Gelombang panas terik yang menyelimuti Surabaya dalam beberapa hari terakhir tidak hanya membebani fisik, namun juga menggoyahkan kestabilan emosi warga. Suhu udara di Kota Pahlawan yang melonjak hingga 37 derajat Celsius ini disinyalir menjadi pemicu utama peningkatan stres dan penurunan produktivitas masyarakat secara signifikan.
Fenomena yang mengkhawatirkan ini dijelaskan secara mendalam oleh Marini, S.Psi., M.Psi., Psikolog, seorang Dosen Psikologi Universitas Muhammadiyah Surabaya (UMSurabaya). Menurutnya, suhu tinggi memiliki korelasi yang sangat kuat dengan peningkatan tingkat stres dan agresivitas. “Banyak penelitian menunjukkan bahwa ketika suhu udara naik, tingkat agresivitas manusia ikut meningkat. Di jalan raya orang lebih cepat membunyikan klakson, di rumah percakapan kecil bisa berubah jadi perdebatan, dan di tempat kerja suasana cepat memanas bukan karena masalah besar, tapi karena tubuh dan pikiran sedang lelah menghadapi tekanan cuaca yang tak terlihat,” ungkap Marini, seperti dikutip Basra, Jumat (17/10).
Marini menambahkan, panas ekstrem memaksa energi manusia terbagi dua: sebagian besar untuk berpikir, dan sebagian lainnya untuk bertahan dari suhu yang membakar. Dampaknya jelas, produktivitas merosot, kesabaran menipis, dan toleransi berkurang drastis. “Otak bekerja lebih lambat karena sibuk mengatur suhu tubuh, bukan mengolah emosi. Maka jangan heran kalau pada hari-hari panas, banyak orang merasa ‘tidak seperti dirinya sendiri’,” jelasnya, menekankan efek cuaca pada kondisi mental.
Tidak hanya menguras energi saat beraktivitas, cuaca panas juga merusak kualitas tidur malam hari. Tidur yang seharusnya menjadi fase pemulihan krusial justru terganggu; tubuh terus berkeringat dan otak tetap aktif. Marini menjelaskan lebih lanjut, “Tidur yang dangkal membuat seseorang lebih mudah marah, cemas, dan kehilangan motivasi keesokan harinya.” Hal ini menciptakan siklus negatif di mana kelelahan fisik dan mental saling memperburuk.
Dalam ranah psikologi, kemampuan seseorang beradaptasi terhadap tekanan lingkungan dikenal dengan istilah coping. Marini menggarisbawahi bahwa coping di tengah suhu ekstrem bukanlah sekadar kemampuan teknis, melainkan juga bentuk latihan kesadaran diri yang mendalam. “Kita tidak bisa mengendalikan suhu udara, tetapi kita bisa mengendalikan cara kita meresponsnya,” tegasnya.

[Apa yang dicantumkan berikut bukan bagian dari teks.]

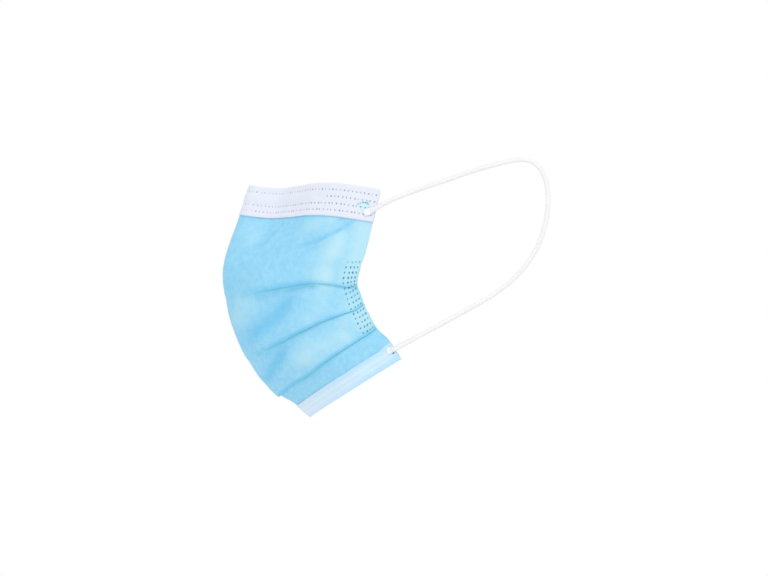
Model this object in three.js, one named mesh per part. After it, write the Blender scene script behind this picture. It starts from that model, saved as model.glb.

Untuk meredakan gejolak emosi akibat panas, Marini menyarankan sejumlah langkah sederhana. Masyarakat diajak untuk memperbanyak istirahat, membatasi paparan panas langsung, menjaga pola makan sehat, dan yang tak kalah penting, memberi waktu bagi diri sendiri untuk sejenak “diam.” “Kadang, diam sebentar di bawah kipas sambil menarik napas panjang jauh lebih menyembuhkan daripada terus berlari di tengah panas dunia yang riuh,” tuturnya, memberikan perspektif tentang pentingnya jeda dan refleksi diri.
Sebagai penutup, Marini mengingatkan tentang urgensi membangun “kesejukan sosial”. Di tengah suhu kota yang terus meningkat, empati dan kebaikan menjadi penawar ampuh untuk meredakan ketegangan. “Kota yang panas bisa membuat warganya tegang. Maka tugas kita bukan hanya mencari ruang ber-AC, tapi juga menciptakan kesejukan lewat empati, sapaan lembut, dan kesabaran kecil yang kita tabur di tengah gerahnya hari,” pungkasnya, mengakhiri dengan pesan yang kuat tentang solidaritas dan kemanusiaan.